Knicks fans seem particularly excitable tonight, not only because the team picked up the 29th pick in the draft from the Lakers for cash considerations. There's a NY prospect (Syracuse G Jonny Flynn), a top-10 pick for the Knicks, and lots of young talent available. There's also a lot of random chanting for ESPN announcers Jeff Van Gundy and Marc Jack-son (clap, clap, clap clap clap) a few crudely drawn handmade signs, and a bunch of homemade LeBron to the Knicks tee-shirts. One dude is holding a custom-made white New York Knicks #23 James jersey. It is quite fierce-looking.

There's a rumor floating around that they'd sign and trade F David Lee, presumably with picks, for the right to move up and take Rubio. The roof will absolutely blow off this place if that happens.

Western NY Jonny Flynn definitely got the biggest pop from the crowd, both for his highlights on the big screen, and just for hanging out at his table. Rabid fans pulled on their jerseys and shouted at him as they passed by. Flynn beamed. It must be nice to have the world in the palm of your hands.

Taylor Griffin being interviewed by ESPN with a "Blake's Brother" note listed beside his name. Not entirely sure that was necessary. They look alike, are sitting next to each other, and share the same name and alma mater.

Things are definitely changing in the world of journalism, in case everyone hasn't already agreed on that. An old guard media type, sitting next to me down on press row, had a player's facebook and twitter page open while working on a draft of a profile on him. Not sure I would have seen that kind of a thing two years ago, much less five or ten.

In inexplicable New York sports fan news, after commissioner Stern was introduced, he congratulated the LA Lakers for winning the NBA Finals. Knicks fans, ever passionate, if not incredibly ridiculous, started chanting "Lakers suck," which is, you know, cute. Shows a lot of class, you know?

The most anti-climactic #1 pick in recent memory is done, as the Clips go with Blake Griffin. "It was crazy," says Griffin. "I mean, when he (David Stern) came out, I felt my heart start to beat real fast. I'm just glad they didn't boo me." Griffin inherits a miserable situation in LA, for a franchise that hasn't won much of anything in years. "I just want to get down to business and start working," he says. "I'm going to be working out as hard as I can. Summer League, I'll be there."

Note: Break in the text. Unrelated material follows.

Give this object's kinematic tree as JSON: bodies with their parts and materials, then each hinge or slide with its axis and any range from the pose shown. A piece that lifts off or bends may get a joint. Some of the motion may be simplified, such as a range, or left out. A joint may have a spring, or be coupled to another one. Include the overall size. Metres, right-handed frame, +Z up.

On a short tangent, a word on the food: I had grilled vegetables, like squash, eggplant and red onions, along with a chicken parmesan that I'm already regretting, only 20 minutes after destroying a couple pieces.

I've been bumped up to the balcony media seating, a full flight of steps off the ground level, off to the left side of the room. I've got an obstructed view of the stage, but not of ESPN's Andy Katz, who's ten feet away from me in front of a puzzle-themed set piece. And the way I'm seated, I can see out over the legions of rabid fans, chanting and barking and screaming at the top of their lungs. But yes, second-tier, for sure, and it's a huge bummer.

Hasheem Thabeet goes #2 overall to the Grizzlies in a move that did not seem to change at all from lottery night until this evening. Thabeet may be raw, but he's been steadily improving, and he's a tremendous defensive presence. "I remember Coach Calhoun telling me that if I leave after my freshman year, it'll be the biggest mistake of my life," says Thabeet, who was raised in Tanzania and hasn't been playing basketball for as long as many of the other prospects. Staying in school allowed the coaching to help develop his game. I'm still convinced he'll be a less-mobile version of Dikembe Mutombo, and Dikembe was never a speedster.

The crowd supplies a bigger pop for Thabeet than they did for Griffin at #1 overall. Now the draft really starts, as the Ricky Rubio sweepstakes is officially under way.